__Requirement__: The data must be returned in full and exactly as given.

__Available data__:
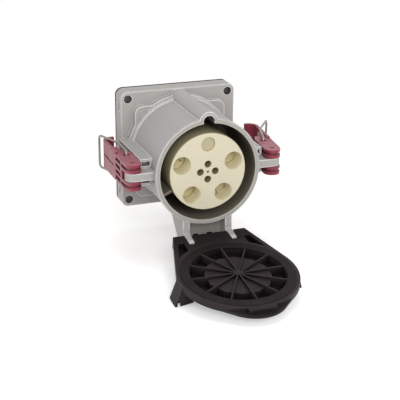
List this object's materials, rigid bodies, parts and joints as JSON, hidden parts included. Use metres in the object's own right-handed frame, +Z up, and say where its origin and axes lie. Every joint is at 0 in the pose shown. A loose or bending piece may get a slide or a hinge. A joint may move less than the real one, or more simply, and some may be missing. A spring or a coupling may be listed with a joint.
{
  "type": "industrial panel socket",
  "caption": "Heavy-duty panel socket: square flange, deep round barrel, cream contact block, open hinged black lid and red draw latches with wire bails.",
  "frame": {"origin": "centre of the flange's back face, in the middle of the four mounting holes", "axes": "+Y back through the panel, +X to the right as seen from the front, +Z up towards the keyway"},
  "size_m": [0.2067, 0.2848, 0.1739],
  "materials": {
    "housing_paint": "cast light alloy, light warm grey paint, fine speckle",
    "gasket_rubber": "black sheet rubber",
    "insulator_cream": "cream moulded thermoset, satin",
    "shutter_plastic": "cream moulded plastic, satin",
    "carrier_plastic": "buff moulded thermoset",
    "stainless": "stainless steel",
    "lid_plastic": "charcoal moulded plastic, fine grain",
    "seal_rubber": "soft black rubber",
    "latch_red": "dark red glass-filled nylon, satin",
    "bail_wire": "drawn stainless wire",
    "silvered_copper": "silver-faced copper",
    "spring_steel": "spring steel",
    "terminal_brass": "turned brass"
  },
  "bodies": {
    "socket": {"housing": "housing_paint", "panel_gasket": "gasket_rubber", "contact_block": "insulator_cream", "blanking_plug": "insulator_cream", "contact_retainer": "carrier_plastic", "contact_carrier": "carrier_plastic", "contact_spring_1": "spring_steel", "contact_spring_2": "spring_steel", "contact_spring_3": "spring_steel", "contact_spring_4": "spring_steel", "power_terminal_1": "terminal_brass", "power_terminal_2": "terminal_brass", "power_terminal_3": "terminal_brass", "power_terminal_4": "terminal_brass", "pilot_contact_1": "terminal_brass", "pilot_contact_2": "terminal_brass", "pilot_contact_3": "terminal_brass", "pilot_contact_4": "terminal_brass", "block_screws": "stainless", "terminal_screws": "stainless", "hinge_pin": "stainless", "left_latch_pin": "stainless", "right_latch_pin": "stainless"},
    "lid_body": {"lid": "lid_plastic", "lid_seal": "seal_rubber"},
    "left_lever": {"left_latch_lever": "latch_red"},
    "right_lever": {"right_latch_lever": "latch_red"},
    "left_wire": {"left_bail": "bail_wire"},
    "right_wire": {"right_bail": "bail_wire"},
    "shutter": {"safety_shutter": "shutter_plastic"},
    "contact_1": {"power_contact_1": "silvered_copper"},
    "contact_2": {"power_contact_2": "silvered_copper"},
    "contact_3": {"power_contact_3": "silvered_copper"},
    "contact_4": {"power_contact_4": "silvered_copper"}
  },
  "joints": [
    {"name": "lid_hinge", "type": "hinge", "parent": "socket", "child": "lid_body", "pos_m": [0, -0.1285, -0.0788], "axis": [1, 0, 0], "range_deg": [-97.5, 0]},
    {"name": "left_latch_pivot", "type": "hinge", "parent": "socket", "child": "left_lever", "pos_m": [-0.081, -0.103, 0], "axis": [0, 0, -1], "range_deg": [-150, 0]},
    {"name": "right_latch_pivot", "type": "hinge", "parent": "socket", "child": "right_lever", "pos_m": [0.081, -0.103, 0], "axis": [0, 0, 1], "range_deg": [-144, 6]},
    {"name": "left_bail_swing", "type": "hinge", "parent": "left_lever", "child": "left_wire", "pos_m": [-0.0793, -0.0755, 0], "axis": [0, 0, 1], "range_deg": [0, 180]},
    {"name": "right_bail_swing", "type": "hinge", "parent": "right_lever", "child": "right_wire", "pos_m": [0.08218, -0.07547, 0], "axis": [0, 0, -1], "range_deg": [-10, 170]},
    {"name": "shutter_turn", "type": "hinge", "parent": "socket", "child": "shutter", "pos_m": [0, -0.09315, 0], "axis": [0, -1, 0], "range_deg": [0, 36]},
    {"name": "contact_1_travel", "type": "slide", "parent": "socket", "child": "contact_1", "axis": [0, 1, 0], "range_m": [0, 0.004], "stiffness_N_per_m": 4000, "springref_m": -0.004, "deforming": ["contact_spring_1"]},
    {"name": "contact_2_travel", "type": "slide", "parent": "socket", "child": "contact_2", "axis": [0, 1, 0], "range_m": [0, 0.004], "stiffness_N_per_m": 4000, "springref_m": -0.004, "deforming": ["contact_spring_2"]},
    {"name": "contact_3_travel", "type": "slide", "parent": "socket", "child": "contact_3", "axis": [0, 1, 0], "range_m": [0, 0.004], "stiffness_N_per_m": 4000, "springref_m": -0.004, "deforming": ["contact_spring_3"]},
    {"name": "contact_4_travel", "type": "slide", "parent": "socket", "child": "contact_4", "axis": [0, 1, 0], "range_m": [0, 0.004], "stiffness_N_per_m": 4000, "springref_m": -0.004, "deforming": ["contact_spring_4"]}
  ]
}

__Response to the exercise__:
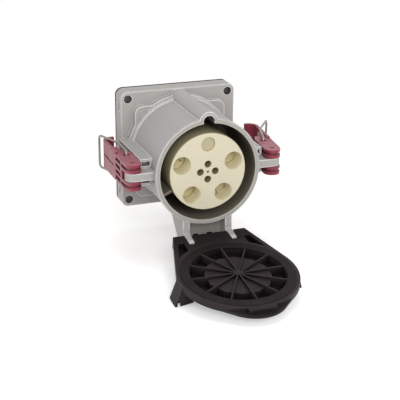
List this object's materials, rigid bodies, parts and joints as JSON, hidden parts included. Use metres in the object's own right-handed frame, +Z up, and say where its origin and axes lie. Every joint is at 0 in the pose shown. A loose or bending piece may get a slide or a hinge. A joint may move less than the real one, or more simply, and some may be missing. A spring or a coupling may be listed with a joint.
{
  "type": "industrial panel socket",
  "caption": "Heavy-duty panel socket: square flange, deep round barrel, cream contact block, open hinged black lid and red draw latches with wire bails.",
  "frame": {"origin": "centre of the flange's back face, in the middle of the four mounting holes", "axes": "+Y back through the panel, +X to the right as seen from the front, +Z up towards the keyway"},
  "size_m": [0.2067, 0.2848, 0.1739],
  "materials": {
    "housing_paint": "cast light alloy, light warm grey paint, fine speckle",
    "gasket_rubber": "black sheet rubber",
    "insulator_cream": "cream moulded thermoset, satin",
    "shutter_plastic": "cream moulded plastic, satin",
    "carrier_plastic": "buff moulded thermoset",
    "stainless": "stainless steel",
    "lid_plastic": "charcoal moulded plastic, fine grain",
    "seal_rubber": "soft black rubber",
    "latch_red": "dark red glass-filled nylon, satin",
    "bail_wire": "drawn stainless wire",
    "silvered_copper": "silver-faced copper",
    "spring_steel": "spring steel",
    "terminal_brass": "turned brass"
  },
  "bodies": {
    "socket": {"housing": "housing_paint", "panel_gasket": "gasket_rubber", "contact_block": "insulator_cream", "blanking_plug": "insulator_cream", "contact_retainer": "carrier_plastic", "contact_carrier": "carrier_plastic", "contact_spring_1": "spring_steel", "contact_spring_2": "spring_steel", "contact_spring_3": "spring_steel", "contact_spring_4": "spring_steel", "power_terminal_1": "terminal_brass", "power_terminal_2": "terminal_brass", "power_terminal_3": "terminal_brass", "power_terminal_4": "terminal_brass", "pilot_contact_1": "terminal_brass", "pilot_contact_2": "terminal_brass", "pilot_contact_3": "terminal_brass", "pilot_contact_4": "terminal_brass", "block_screws": "stainless", "terminal_screws": "stainless", "hinge_pin": "stainless", "left_latch_pin": "stainless", "right_latch_pin": "stainless"},
    "lid_body": {"lid": "lid_plastic", "lid_seal": "seal_rubber"},
    "left_lever": {"left_latch_lever": "latch_red"},
    "right_lever": {"right_latch_lever": "latch_red"},
    "left_wire": {"left_bail": "bail_wire"},
    "right_wire": {"right_bail": "bail_wire"},
    "shutter": {"safety_shutter": "shutter_plastic"},
    "contact_1": {"power_contact_1": "silvered_copper"},
    "contact_2": {"power_contact_2": "silvered_copper"},
    "contact_3": {"power_contact_3": "silvered_copper"},
    "contact_4": {"power_contact_4": "silvered_copper"}
  },
  "joints": [
    {"name": "lid_hinge", "type": "hinge", "parent": "socket", "child": "lid_body", "pos_m": [0, -0.1285, -0.0788], "axis": [1, 0, 0], "range_deg": [-97.5, 0]},
    {"name": "left_latch_pivot", "type": "hinge", "parent": "socket", "child": "left_lever", "pos_m": [-0.081, -0.103, 0], "axis": [0, 0, -1], "range_deg": [-150, 0]},
    {"name": "right_latch_pivot", "type": "hinge", "parent": "socket", "child": "right_lever", "pos_m": [0.081, -0.103, 0], "axis": [0, 0, 1], "range_deg": [-144, 6]},
    {"name": "left_bail_swing", "type": "hinge", "parent": "left_lever", "child": "left_wire", "pos_m": [-0.0793, -0.0755, 0], "axis": [0, 0, 1], "range_deg": [0, 180]},
    {"name": "right_bail_swing", "type": "hinge", "parent": "right_lever", "child": "right_wire", "pos_m": [0.08218, -0.07547, 0], "axis": [0, 0, -1], "range_deg": [-10, 170]},
    {"name": "shutter_turn", "type": "hinge", "parent": "socket", "child": "shutter", "pos_m": [0, -0.09315, 0], "axis": [0, -1, 0], "range_deg": [0, 36]},
    {"name": "contact_1_travel", "type": "slide", "parent": "socket", "child": "contact_1", "axis": [0, 1, 0], "range_m": [0, 0.004], "stiffness_N_per_m": 4000, "springref_m": -0.004, "deforming": ["contact_spring_1"]},
    {"name": "contact_2_travel", "type": "slide", "parent": "socket", "child": "contact_2", "axis": [0, 1, 0], "range_m": [0, 0.004], "stiffness_N_per_m": 4000, "springref_m": -0.004, "deforming": ["contact_spring_2"]},
    {"name": "contact_3_travel", "type": "slide", "parent": "socket", "child": "contact_3", "axis": [0, 1, 0], "range_m": [0, 0.004], "stiffness_N_per_m": 4000, "springref_m": -0.004, "deforming": ["contact_spring_3"]},
    {"name": "contact_4_travel", "type": "slide", "parent": "socket", "child": "contact_4", "axis": [0, 1, 0], "range_m": [0, 0.004], "stiffness_N_per_m": 4000, "springref_m": -0.004, "deforming": ["contact_spring_4"]}
  ]
}